Fairness ≠ Envy and Jealousy

The age of Obama is the age of envy and jealousy couched as fairness. 

As I have documented many times, Obama's political strategy during and after the 2008 campaign has been to appeal to envy and jealousy directed towards the Top 2% or 5%, depending upon the speech.  Just recently, Obama mocked the wealthy as sitting around "counting their money."

In Obama's world, "rich" really means nothing more than independence from the government, an ability to fund your life, education and retirement without relying on other people's money redistributed by the goverment.  A "tax cut" just means keeping more of what you already earned, it does not mean receiving anything from the government for what you did not earn.

Obama's politics of envy and jealousy worked in 2008, but were not the central theme of the campaign.  "Hope and change" was the theme, which amounted to nothing more than the delusional belief that a trained agitator from Chicago would be something other than an agitator as president.

As we approach the 2012 campaign, Obama has gone into full throttle envy and jealousy agitation mode.  The Obama campaign has made the decision that turning those who receive against those who pay is good politics.

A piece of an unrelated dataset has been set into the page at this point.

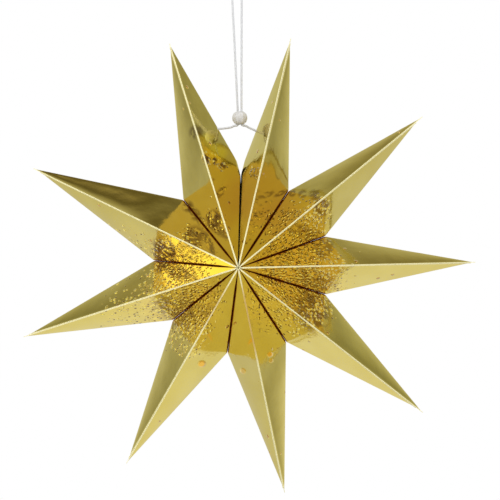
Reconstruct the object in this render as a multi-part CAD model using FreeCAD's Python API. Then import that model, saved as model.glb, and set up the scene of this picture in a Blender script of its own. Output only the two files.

But there is true hope, based on a poll of how Brits view "fairness" as described in this column at The Telegraph, that people will reject the politics of envy and jealousy (emphasis mine):
 As we report today, Policy Exchange – supposedly the Prime Minister's favourite ideas outlet – has done a brave and unusual thing. Rather than polling the public just on policy and voting intention, it has put a far more abstract moral issue before them. It instructed the pollsters at YouGov to find out precisely what the public thought the most powerful term of approbation in the political lexicon – "fair" – actually amounted to.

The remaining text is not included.